The statutes governing non-profit corporations in some states require that employees or “representatives” be indemnified for legal fees in lawsuits in which they are named because of their title or position in the non-profit. Such statutes do not apply to personal matters that end up court. However, even a matter that seems merely personal may be escalated by a Plaintiff searching for a Defendant with more resources than that of an individual.
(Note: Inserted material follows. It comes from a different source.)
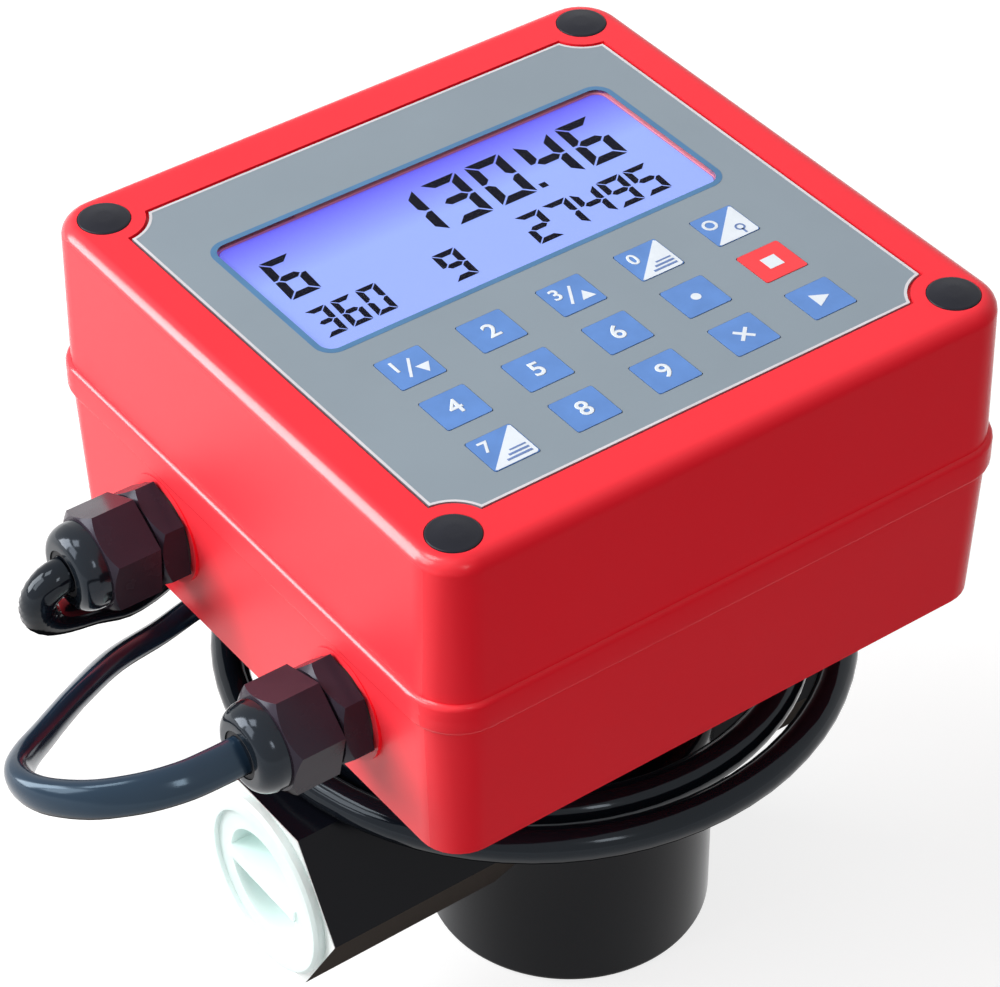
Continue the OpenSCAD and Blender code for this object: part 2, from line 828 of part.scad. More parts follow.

In Kawimbe v African Methodist Episcopal Church, Inc., Opinion and Order (ND GA, 2021) the federal trial court in Georgia dismissed the Plaintiff’s lawsuit to recover attorney fees. The Plaintiff was the subject of a disciplinary proceeding in the denomination that resulted in a jury trial. The jury was composed of ministers of the denomination. The Plaintiff hired legal counsel to conduct the jury trial and prevailed. However, the legal fees amounted to $75,000. The Plaintiff claimed the denomination owed the Plaintiff indemnification for the attorney fees expended defending the internal disciplinary proceeding. The denomination’s governing document incorporated Pennsylvania law and Plaintiff invoked that state’s non-profit corporation indemnification statute. The federal trial court, however, held the Ministerial Exception did not apply because indemnification for legal fees can be a matter of contract and decided using Neutral Principles of Law and that the indemnification issue did not implicate hiring or firing of clergy. But, the federal trial court held that in order to determine if Plaintiff’s cost of defense of the disciplinary proceeding was incurred because of his “representative status,” as a Bishop, an element of the statute, the court would be required to inquire into ecclesiastical matters barred by the Ecclesiastical Abstention Doctrine. The court held it would have to inquire into the duties of a Bishop, the nature of the disciplinary complaint in reference to the denomination’s governing documents and possibly other inquiries.
Written employment contracts that contain indemnification provisions may allow a court to invoke Neutral Principles of Law and decide whether clergy or non-clergy can recover attorney fees expended in their defense of claims, either internal or external. Denominational governing documents and local church governing documents sometimes contain indemnification clauses, too, that can likewise be subjected to review under Neutral Principles of Law. The reason may be that the court can assume the clause has been reconciled with ecclesiastical concerns and would not have been included if there was an ecclesiastical issue, or such an issue would have been stated in the clause. Generic non-profit corporation statutes may not be as easily applied because no similar assumption can be made.